### EXERCISE DATA ###

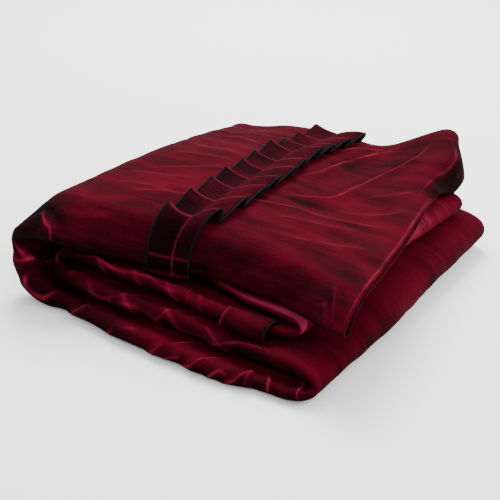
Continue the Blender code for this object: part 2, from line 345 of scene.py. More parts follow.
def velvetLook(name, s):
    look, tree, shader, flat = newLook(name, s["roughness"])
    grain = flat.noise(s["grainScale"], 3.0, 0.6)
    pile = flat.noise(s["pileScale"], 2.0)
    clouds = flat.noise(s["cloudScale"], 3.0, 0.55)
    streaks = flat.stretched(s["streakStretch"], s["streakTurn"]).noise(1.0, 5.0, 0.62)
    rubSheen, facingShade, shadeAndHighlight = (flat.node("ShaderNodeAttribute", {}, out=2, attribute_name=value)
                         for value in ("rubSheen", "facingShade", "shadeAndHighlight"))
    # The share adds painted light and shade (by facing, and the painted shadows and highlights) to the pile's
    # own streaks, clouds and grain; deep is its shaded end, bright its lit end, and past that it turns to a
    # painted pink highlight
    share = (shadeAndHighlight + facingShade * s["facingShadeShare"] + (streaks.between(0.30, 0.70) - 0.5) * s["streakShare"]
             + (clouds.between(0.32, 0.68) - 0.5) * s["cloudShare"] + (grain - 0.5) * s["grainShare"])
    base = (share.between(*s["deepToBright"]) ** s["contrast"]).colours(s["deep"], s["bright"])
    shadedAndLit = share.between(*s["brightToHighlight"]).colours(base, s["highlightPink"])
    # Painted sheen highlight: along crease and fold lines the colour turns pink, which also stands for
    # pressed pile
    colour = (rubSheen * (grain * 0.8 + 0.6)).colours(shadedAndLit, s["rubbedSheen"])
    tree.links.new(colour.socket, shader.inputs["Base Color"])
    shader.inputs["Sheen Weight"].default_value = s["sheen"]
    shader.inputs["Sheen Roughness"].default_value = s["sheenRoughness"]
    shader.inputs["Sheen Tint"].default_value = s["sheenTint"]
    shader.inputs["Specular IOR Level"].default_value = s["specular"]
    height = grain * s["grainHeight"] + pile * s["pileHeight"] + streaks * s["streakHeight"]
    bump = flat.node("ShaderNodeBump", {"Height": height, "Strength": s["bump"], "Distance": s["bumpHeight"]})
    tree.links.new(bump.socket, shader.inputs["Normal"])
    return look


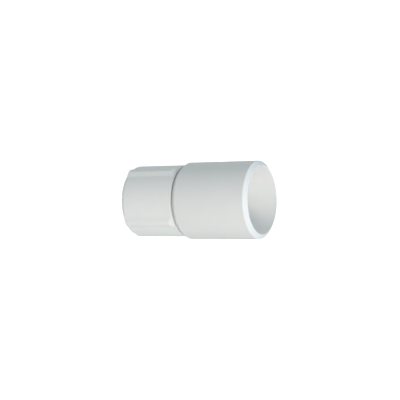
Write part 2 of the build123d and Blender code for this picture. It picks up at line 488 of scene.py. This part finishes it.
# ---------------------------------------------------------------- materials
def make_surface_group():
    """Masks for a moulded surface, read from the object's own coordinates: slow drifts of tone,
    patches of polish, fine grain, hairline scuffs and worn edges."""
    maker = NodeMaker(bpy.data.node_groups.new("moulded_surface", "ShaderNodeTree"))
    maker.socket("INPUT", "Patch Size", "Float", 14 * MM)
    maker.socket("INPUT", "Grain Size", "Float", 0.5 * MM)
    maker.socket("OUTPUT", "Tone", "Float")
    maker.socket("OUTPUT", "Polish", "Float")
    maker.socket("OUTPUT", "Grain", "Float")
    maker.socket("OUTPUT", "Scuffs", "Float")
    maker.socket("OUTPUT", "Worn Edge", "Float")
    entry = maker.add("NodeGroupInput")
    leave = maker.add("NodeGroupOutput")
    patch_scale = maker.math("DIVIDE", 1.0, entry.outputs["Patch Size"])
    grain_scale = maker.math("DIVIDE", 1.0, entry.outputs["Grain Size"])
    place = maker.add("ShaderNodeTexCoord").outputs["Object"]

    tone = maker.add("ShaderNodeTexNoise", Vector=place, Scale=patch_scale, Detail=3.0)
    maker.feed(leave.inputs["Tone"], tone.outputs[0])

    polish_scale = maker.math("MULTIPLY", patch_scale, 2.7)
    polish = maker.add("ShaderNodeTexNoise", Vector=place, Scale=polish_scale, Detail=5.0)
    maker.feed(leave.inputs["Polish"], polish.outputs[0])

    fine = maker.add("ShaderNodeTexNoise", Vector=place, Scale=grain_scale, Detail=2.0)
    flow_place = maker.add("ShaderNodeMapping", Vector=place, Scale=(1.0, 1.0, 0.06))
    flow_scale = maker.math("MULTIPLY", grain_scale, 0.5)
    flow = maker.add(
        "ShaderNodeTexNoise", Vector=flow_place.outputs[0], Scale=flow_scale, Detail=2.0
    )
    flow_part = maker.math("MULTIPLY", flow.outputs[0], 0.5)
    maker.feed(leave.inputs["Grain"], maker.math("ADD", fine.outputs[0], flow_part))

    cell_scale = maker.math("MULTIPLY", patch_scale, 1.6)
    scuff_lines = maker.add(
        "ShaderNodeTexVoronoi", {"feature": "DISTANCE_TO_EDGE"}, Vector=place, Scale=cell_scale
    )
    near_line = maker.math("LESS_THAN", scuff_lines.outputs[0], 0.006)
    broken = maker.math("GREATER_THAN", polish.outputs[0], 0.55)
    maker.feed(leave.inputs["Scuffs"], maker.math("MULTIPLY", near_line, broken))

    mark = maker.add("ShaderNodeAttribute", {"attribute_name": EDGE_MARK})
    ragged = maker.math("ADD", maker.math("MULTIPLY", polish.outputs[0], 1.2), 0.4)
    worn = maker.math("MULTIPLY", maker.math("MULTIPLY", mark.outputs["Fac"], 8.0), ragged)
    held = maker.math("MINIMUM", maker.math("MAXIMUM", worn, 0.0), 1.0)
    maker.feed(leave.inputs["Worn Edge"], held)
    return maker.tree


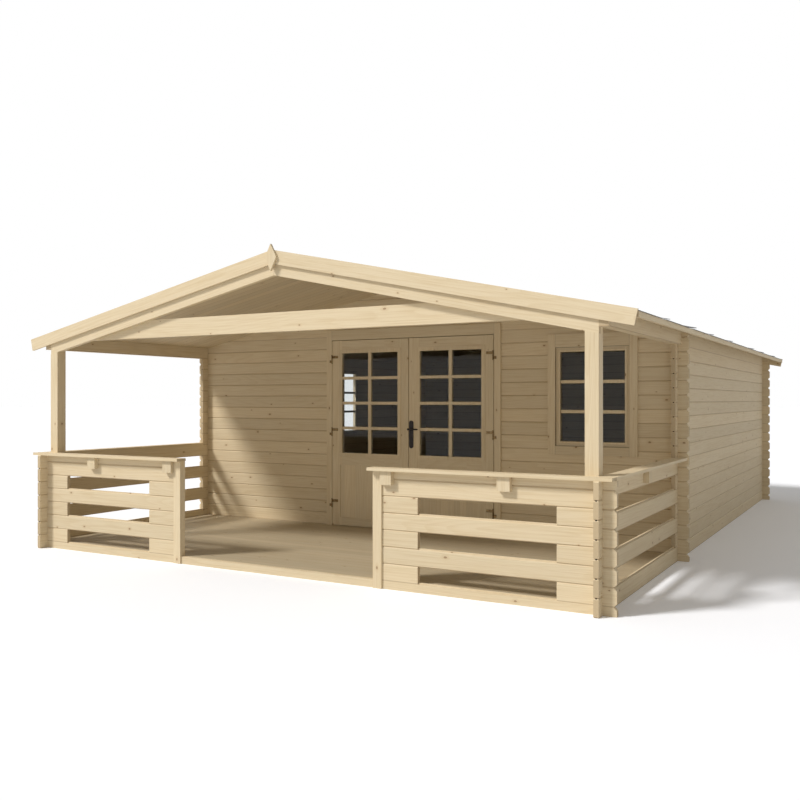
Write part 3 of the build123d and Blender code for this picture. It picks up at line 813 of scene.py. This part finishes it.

###

TASK TO COMPLETE: Every record shown above should be written out again exactly.

WRITTEN SOLUTION:
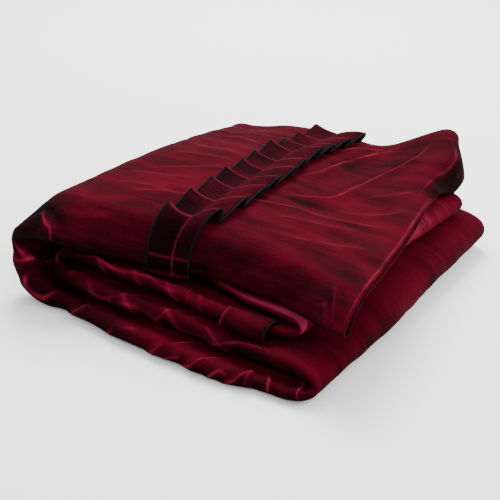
Continue the Blender code for this object: part 2, from line 345 of scene.py. More parts follow.
def velvetLook(name, s):
    look, tree, shader, flat = newLook(name, s["roughness"])
    grain = flat.noise(s["grainScale"], 3.0, 0.6)
    pile = flat.noise(s["pileScale"], 2.0)
    clouds = flat.noise(s["cloudScale"], 3.0, 0.55)
    streaks = flat.stretched(s["streakStretch"], s["streakTurn"]).noise(1.0, 5.0, 0.62)
    rubSheen, facingShade, shadeAndHighlight = (flat.node("ShaderNodeAttribute", {}, out=2, attribute_name=value)
                         for value in ("rubSheen", "facingShade", "shadeAndHighlight"))
    # The share adds painted light and shade (by facing, and the painted shadows and highlights) to the pile's
    # own streaks, clouds and grain; deep is its shaded end, bright its lit end, and past that it turns to a
    # painted pink highlight
    share = (shadeAndHighlight + facingShade * s["facingShadeShare"] + (streaks.between(0.30, 0.70) - 0.5) * s["streakShare"]
             + (clouds.between(0.32, 0.68) - 0.5) * s["cloudShare"] + (grain - 0.5) * s["grainShare"])
    base = (share.between(*s["deepToBright"]) ** s["contrast"]).colours(s["deep"], s["bright"])
    shadedAndLit = share.between(*s["brightToHighlight"]).colours(base, s["highlightPink"])
    # Painted sheen highlight: along crease and fold lines the colour turns pink, which also stands for
    # pressed pile
    colour = (rubSheen * (grain * 0.8 + 0.6)).colours(shadedAndLit, s["rubbedSheen"])
    tree.links.new(colour.socket, shader.inputs["Base Color"])
    shader.inputs["Sheen Weight"].default_value = s["sheen"]
    shader.inputs["Sheen Roughness"].default_value = s["sheenRoughness"]
    shader.inputs["Sheen Tint"].default_value = s["sheenTint"]
    shader.inputs["Specular IOR Level"].default_value = s["specular"]
    height = grain * s["grainHeight"] + pile * s["pileHeight"] + streaks * s["streakHeight"]
    bump = flat.node("ShaderNodeBump", {"Height": height, "Strength": s["bump"], "Distance": s["bumpHeight"]})
    tree.links.new(bump.socket, shader.inputs["Normal"])
    return look


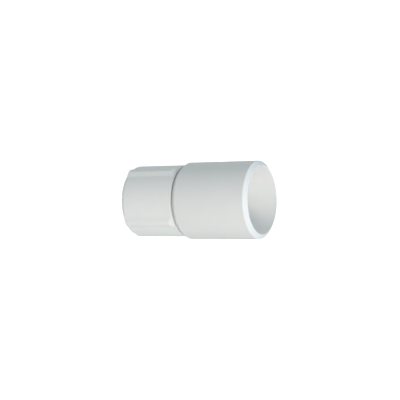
Write part 2 of the build123d and Blender code for this picture. It picks up at line 488 of scene.py. This part finishes it.
# ---------------------------------------------------------------- materials
def make_surface_group():
    """Masks for a moulded surface, read from the object's own coordinates: slow drifts of tone,
    patches of polish, fine grain, hairline scuffs and worn edges."""
    maker = NodeMaker(bpy.data.node_groups.new("moulded_surface", "ShaderNodeTree"))
    maker.socket("INPUT", "Patch Size", "Float", 14 * MM)
    maker.socket("INPUT", "Grain Size", "Float", 0.5 * MM)
    maker.socket("OUTPUT", "Tone", "Float")
    maker.socket("OUTPUT", "Polish", "Float")
    maker.socket("OUTPUT", "Grain", "Float")
    maker.socket("OUTPUT", "Scuffs", "Float")
    maker.socket("OUTPUT", "Worn Edge", "Float")
    entry = maker.add("NodeGroupInput")
    leave = maker.add("NodeGroupOutput")
    patch_scale = maker.math("DIVIDE", 1.0, entry.outputs["Patch Size"])
    grain_scale = maker.math("DIVIDE", 1.0, entry.outputs["Grain Size"])
    place = maker.add("ShaderNodeTexCoord").outputs["Object"]

    tone = maker.add("ShaderNodeTexNoise", Vector=place, Scale=patch_scale, Detail=3.0)
    maker.feed(leave.inputs["Tone"], tone.outputs[0])

    polish_scale = maker.math("MULTIPLY", patch_scale, 2.7)
    polish = maker.add("ShaderNodeTexNoise", Vector=place, Scale=polish_scale, Detail=5.0)
    maker.feed(leave.inputs["Polish"], polish.outputs[0])

    fine = maker.add("ShaderNodeTexNoise", Vector=place, Scale=grain_scale, Detail=2.0)
    flow_place = maker.add("ShaderNodeMapping", Vector=place, Scale=(1.0, 1.0, 0.06))
    flow_scale = maker.math("MULTIPLY", grain_scale, 0.5)
    flow = maker.add(
        "ShaderNodeTexNoise", Vector=flow_place.outputs[0], Scale=flow_scale, Detail=2.0
    )
    flow_part = maker.math("MULTIPLY", flow.outputs[0], 0.5)
    maker.feed(leave.inputs["Grain"], maker.math("ADD", fine.outputs[0], flow_part))

    cell_scale = maker.math("MULTIPLY", patch_scale, 1.6)
    scuff_lines = maker.add(
        "ShaderNodeTexVoronoi", {"feature": "DISTANCE_TO_EDGE"}, Vector=place, Scale=cell_scale
    )
    near_line = maker.math("LESS_THAN", scuff_lines.outputs[0], 0.006)
    broken = maker.math("GREATER_THAN", polish.outputs[0], 0.55)
    maker.feed(leave.inputs["Scuffs"], maker.math("MULTIPLY", near_line, broken))

    mark = maker.add("ShaderNodeAttribute", {"attribute_name": EDGE_MARK})
    ragged = maker.math("ADD", maker.math("MULTIPLY", polish.outputs[0], 1.2), 0.4)
    worn = maker.math("MULTIPLY", maker.math("MULTIPLY", mark.outputs["Fac"], 8.0), ragged)
    held = maker.math("MINIMUM", maker.math("MAXIMUM", worn, 0.0), 1.0)
    maker.feed(leave.inputs["Worn Edge"], held)
    return maker.tree


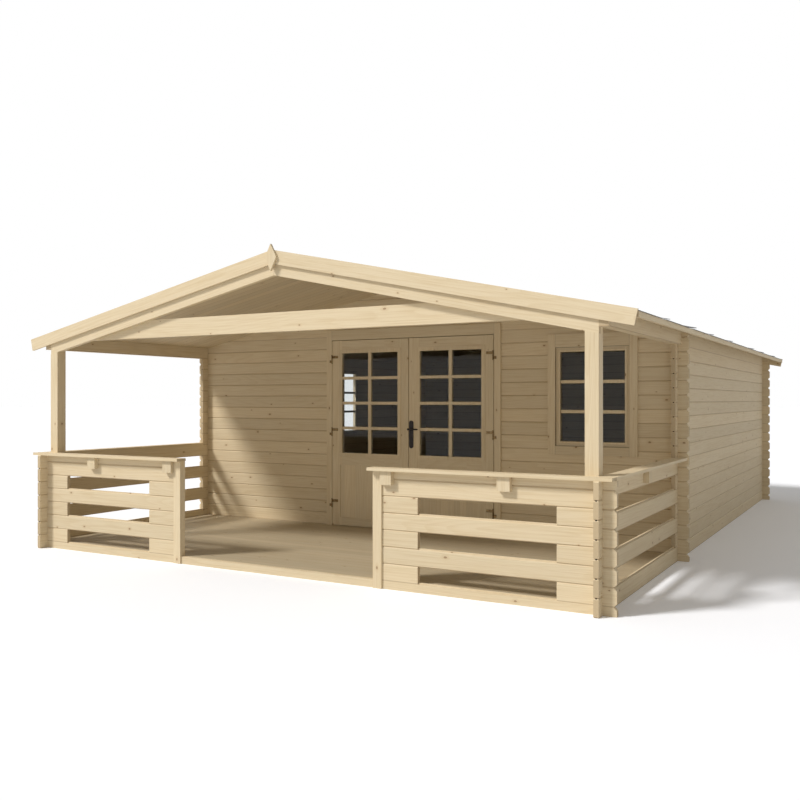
Write part 3 of the build123d and Blender code for this picture. It picks up at line 813 of scene.py. This part finishes it.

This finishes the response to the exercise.